▸ **Directions**: Print the records below exactly as they appear.
****************************************
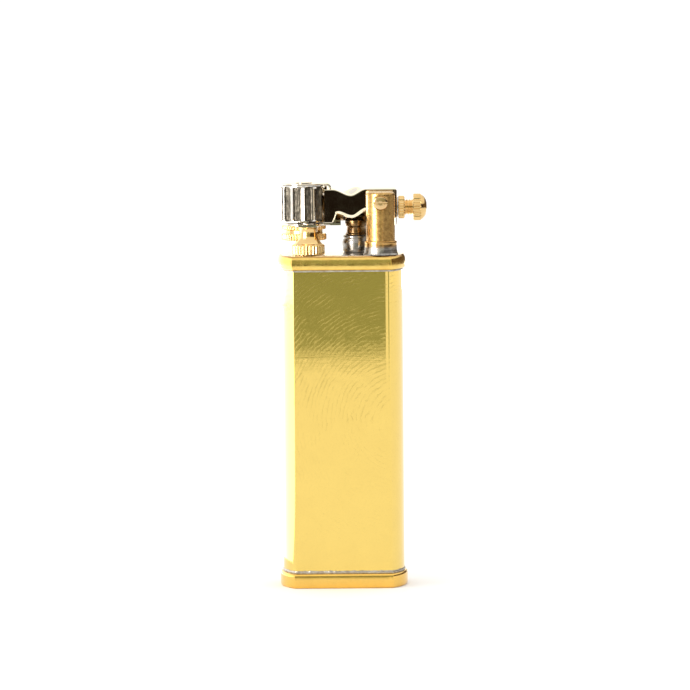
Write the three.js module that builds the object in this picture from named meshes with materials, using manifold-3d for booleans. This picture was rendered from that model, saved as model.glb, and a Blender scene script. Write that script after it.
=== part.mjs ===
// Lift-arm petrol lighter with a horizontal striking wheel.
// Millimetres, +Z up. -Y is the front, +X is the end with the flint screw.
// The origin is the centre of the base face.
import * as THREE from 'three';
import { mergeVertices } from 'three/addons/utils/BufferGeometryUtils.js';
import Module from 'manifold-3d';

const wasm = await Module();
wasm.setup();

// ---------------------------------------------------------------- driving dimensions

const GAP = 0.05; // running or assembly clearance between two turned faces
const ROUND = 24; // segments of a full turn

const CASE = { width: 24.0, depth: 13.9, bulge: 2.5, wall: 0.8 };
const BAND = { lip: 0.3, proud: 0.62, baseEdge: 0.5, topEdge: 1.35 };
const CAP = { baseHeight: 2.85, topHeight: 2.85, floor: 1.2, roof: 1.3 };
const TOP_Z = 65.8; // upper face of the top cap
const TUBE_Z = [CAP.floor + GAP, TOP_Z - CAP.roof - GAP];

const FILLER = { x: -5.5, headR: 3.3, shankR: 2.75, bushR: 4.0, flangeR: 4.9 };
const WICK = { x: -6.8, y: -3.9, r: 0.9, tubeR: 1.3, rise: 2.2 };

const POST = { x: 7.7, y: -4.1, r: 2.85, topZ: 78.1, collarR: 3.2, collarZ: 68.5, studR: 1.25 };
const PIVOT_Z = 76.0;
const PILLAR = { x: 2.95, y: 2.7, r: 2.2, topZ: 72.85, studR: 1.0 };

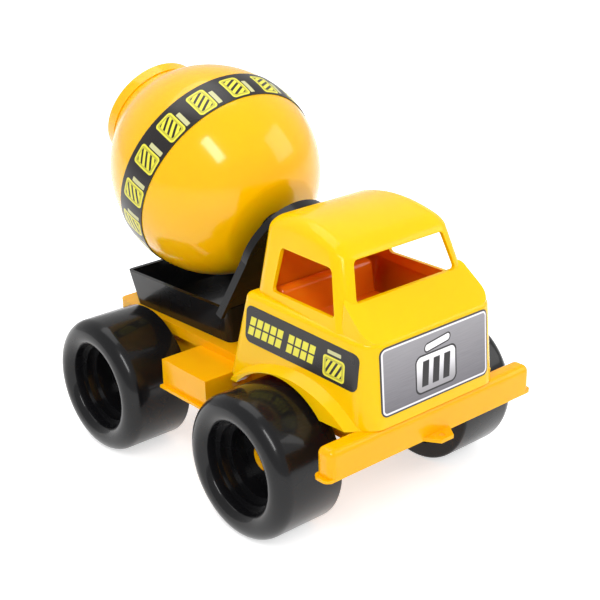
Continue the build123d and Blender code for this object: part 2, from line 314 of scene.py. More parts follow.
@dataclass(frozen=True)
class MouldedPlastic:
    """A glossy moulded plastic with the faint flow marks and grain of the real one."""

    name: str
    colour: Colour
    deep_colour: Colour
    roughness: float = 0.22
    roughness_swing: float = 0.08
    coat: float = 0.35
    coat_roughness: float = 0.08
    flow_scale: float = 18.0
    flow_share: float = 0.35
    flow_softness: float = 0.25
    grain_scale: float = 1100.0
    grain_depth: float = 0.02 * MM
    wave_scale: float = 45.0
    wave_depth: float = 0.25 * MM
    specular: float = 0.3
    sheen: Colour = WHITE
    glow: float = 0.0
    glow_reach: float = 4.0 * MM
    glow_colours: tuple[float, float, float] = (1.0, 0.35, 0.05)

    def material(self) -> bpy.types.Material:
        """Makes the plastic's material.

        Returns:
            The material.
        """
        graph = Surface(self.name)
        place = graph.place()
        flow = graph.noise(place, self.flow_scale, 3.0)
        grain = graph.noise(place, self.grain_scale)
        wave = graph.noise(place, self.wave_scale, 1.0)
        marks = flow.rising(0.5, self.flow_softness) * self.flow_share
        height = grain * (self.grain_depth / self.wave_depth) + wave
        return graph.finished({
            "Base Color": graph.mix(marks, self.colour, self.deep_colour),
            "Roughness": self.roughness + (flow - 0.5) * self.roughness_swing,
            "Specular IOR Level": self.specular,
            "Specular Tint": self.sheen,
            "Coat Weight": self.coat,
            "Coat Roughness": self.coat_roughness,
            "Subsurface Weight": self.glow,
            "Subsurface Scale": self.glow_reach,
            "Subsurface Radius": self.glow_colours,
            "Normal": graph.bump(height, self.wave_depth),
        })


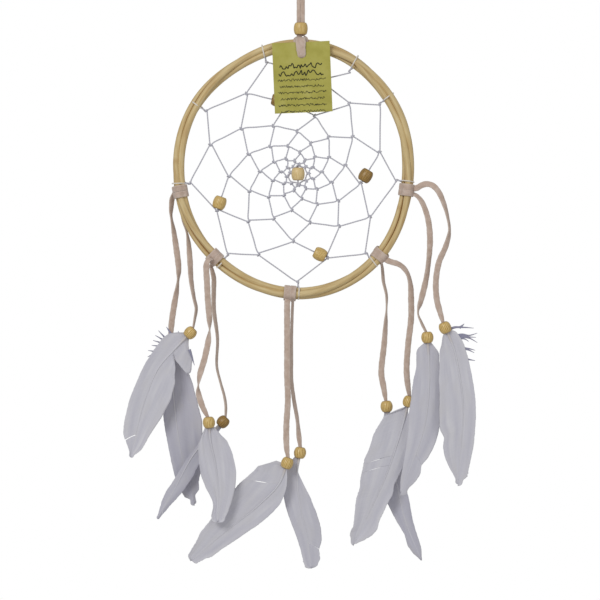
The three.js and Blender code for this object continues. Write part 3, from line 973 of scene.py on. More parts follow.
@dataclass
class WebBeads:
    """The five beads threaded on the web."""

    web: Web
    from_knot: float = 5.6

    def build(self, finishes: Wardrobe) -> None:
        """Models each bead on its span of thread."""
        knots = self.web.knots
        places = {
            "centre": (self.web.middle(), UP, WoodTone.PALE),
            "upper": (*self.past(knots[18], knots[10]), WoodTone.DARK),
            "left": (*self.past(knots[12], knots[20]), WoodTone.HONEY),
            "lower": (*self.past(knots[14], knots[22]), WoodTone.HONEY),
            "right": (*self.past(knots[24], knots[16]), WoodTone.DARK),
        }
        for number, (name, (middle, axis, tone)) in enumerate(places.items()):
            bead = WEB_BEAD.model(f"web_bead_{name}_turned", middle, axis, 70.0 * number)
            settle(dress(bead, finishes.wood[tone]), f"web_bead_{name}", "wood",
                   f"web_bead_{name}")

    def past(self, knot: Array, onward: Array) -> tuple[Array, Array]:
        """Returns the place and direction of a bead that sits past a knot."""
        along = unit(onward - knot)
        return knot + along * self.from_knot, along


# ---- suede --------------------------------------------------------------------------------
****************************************
▸ **Task result**:
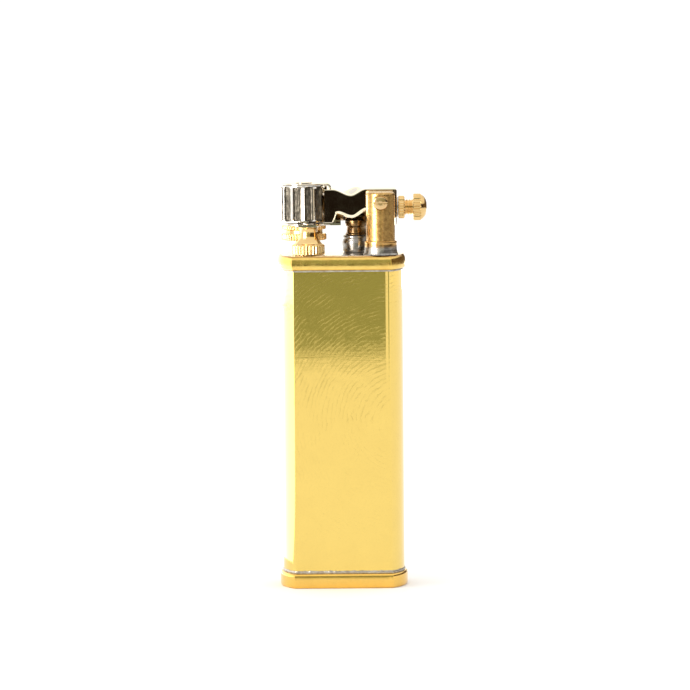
Write the three.js module that builds the object in this picture from named meshes with materials, using manifold-3d for booleans. This picture was rendered from that model, saved as model.glb, and a Blender scene script. Write that script after it.
=== part.mjs ===
// Lift-arm petrol lighter with a horizontal striking wheel.
// Millimetres, +Z up. -Y is the front, +X is the end with the flint screw.
// The origin is the centre of the base face.
import * as THREE from 'three';
import { mergeVertices } from 'three/addons/utils/BufferGeometryUtils.js';
import Module from 'manifold-3d';

const wasm = await Module();
wasm.setup();

// ---------------------------------------------------------------- driving dimensions

const GAP = 0.05; // running or assembly clearance between two turned faces
const ROUND = 24; // segments of a full turn

const CASE = { width: 24.0, depth: 13.9, bulge: 2.5, wall: 0.8 };
const BAND = { lip: 0.3, proud: 0.62, baseEdge: 0.5, topEdge: 1.35 };
const CAP = { baseHeight: 2.85, topHeight: 2.85, floor: 1.2, roof: 1.3 };
const TOP_Z = 65.8; // upper face of the top cap
const TUBE_Z = [CAP.floor + GAP, TOP_Z - CAP.roof - GAP];

const FILLER = { x: -5.5, headR: 3.3, shankR: 2.75, bushR: 4.0, flangeR: 4.9 };
const WICK = { x: -6.8, y: -3.9, r: 0.9, tubeR: 1.3, rise: 2.2 };

const POST = { x: 7.7, y: -4.1, r: 2.85, topZ: 78.1, collarR: 3.2, collarZ: 68.5, studR: 1.25 };
const PIVOT_Z = 76.0;
const PILLAR = { x: 2.95, y: 2.7, r: 2.2, topZ: 72.85, studR: 1.0 };

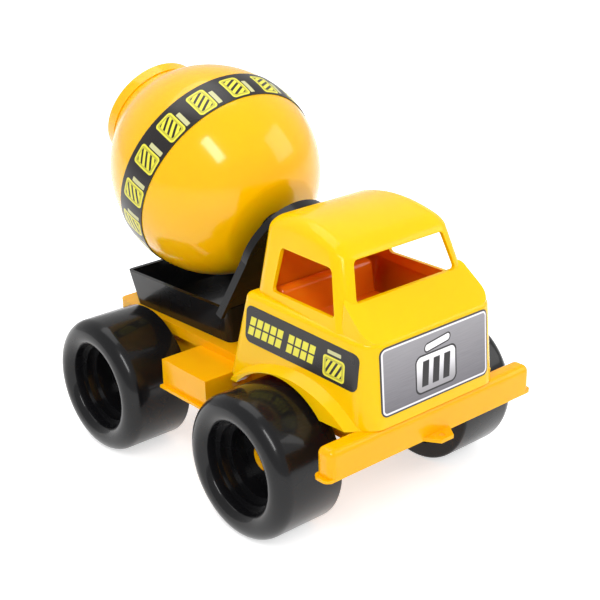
Continue the build123d and Blender code for this object: part 2, from line 314 of scene.py. More parts follow.
@dataclass(frozen=True)
class MouldedPlastic:
    """A glossy moulded plastic with the faint flow marks and grain of the real one."""

    name: str
    colour: Colour
    deep_colour: Colour
    roughness: float = 0.22
    roughness_swing: float = 0.08
    coat: float = 0.35
    coat_roughness: float = 0.08
    flow_scale: float = 18.0
    flow_share: float = 0.35
    flow_softness: float = 0.25
    grain_scale: float = 1100.0
    grain_depth: float = 0.02 * MM
    wave_scale: float = 45.0
    wave_depth: float = 0.25 * MM
    specular: float = 0.3
    sheen: Colour = WHITE
    glow: float = 0.0
    glow_reach: float = 4.0 * MM
    glow_colours: tuple[float, float, float] = (1.0, 0.35, 0.05)

    def material(self) -> bpy.types.Material:
        """Makes the plastic's material.

        Returns:
            The material.
        """
        graph = Surface(self.name)
        place = graph.place()
        flow = graph.noise(place, self.flow_scale, 3.0)
        grain = graph.noise(place, self.grain_scale)
        wave = graph.noise(place, self.wave_scale, 1.0)
        marks = flow.rising(0.5, self.flow_softness) * self.flow_share
        height = grain * (self.grain_depth / self.wave_depth) + wave
        return graph.finished({
            "Base Color": graph.mix(marks, self.colour, self.deep_colour),
            "Roughness": self.roughness + (flow - 0.5) * self.roughness_swing,
            "Specular IOR Level": self.specular,
            "Specular Tint": self.sheen,
            "Coat Weight": self.coat,
            "Coat Roughness": self.coat_roughness,
            "Subsurface Weight": self.glow,
            "Subsurface Scale": self.glow_reach,
            "Subsurface Radius": self.glow_colours,
            "Normal": graph.bump(height, self.wave_depth),
        })


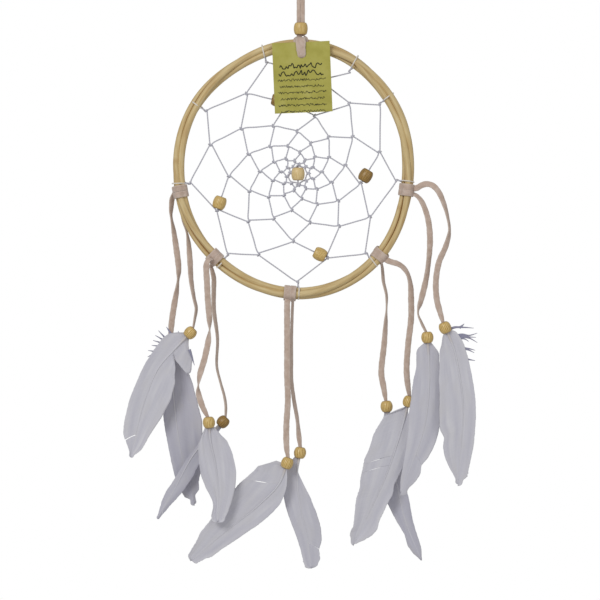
The three.js and Blender code for this object continues. Write part 3, from line 973 of scene.py on. More parts follow.
@dataclass
class WebBeads:
    """The five beads threaded on the web."""

    web: Web
    from_knot: float = 5.6

    def build(self, finishes: Wardrobe) -> None:
        """Models each bead on its span of thread."""
        knots = self.web.knots
        places = {
            "centre": (self.web.middle(), UP, WoodTone.PALE),
            "upper": (*self.past(knots[18], knots[10]), WoodTone.DARK),
            "left": (*self.past(knots[12], knots[20]), WoodTone.HONEY),
            "lower": (*self.past(knots[14], knots[22]), WoodTone.HONEY),
            "right": (*self.past(knots[24], knots[16]), WoodTone.DARK),
        }
        for number, (name, (middle, axis, tone)) in enumerate(places.items()):
            bead = WEB_BEAD.model(f"web_bead_{name}_turned", middle, axis, 70.0 * number)
            settle(dress(bead, finishes.wood[tone]), f"web_bead_{name}", "wood",
                   f"web_bead_{name}")

    def past(self, knot: Array, onward: Array) -> tuple[Array, Array]:
        """Returns the place and direction of a bead that sits past a knot."""
        along = unit(onward - knot)
        return knot + along * self.from_knot, along


# ---- suede --------------------------------------------------------------------------------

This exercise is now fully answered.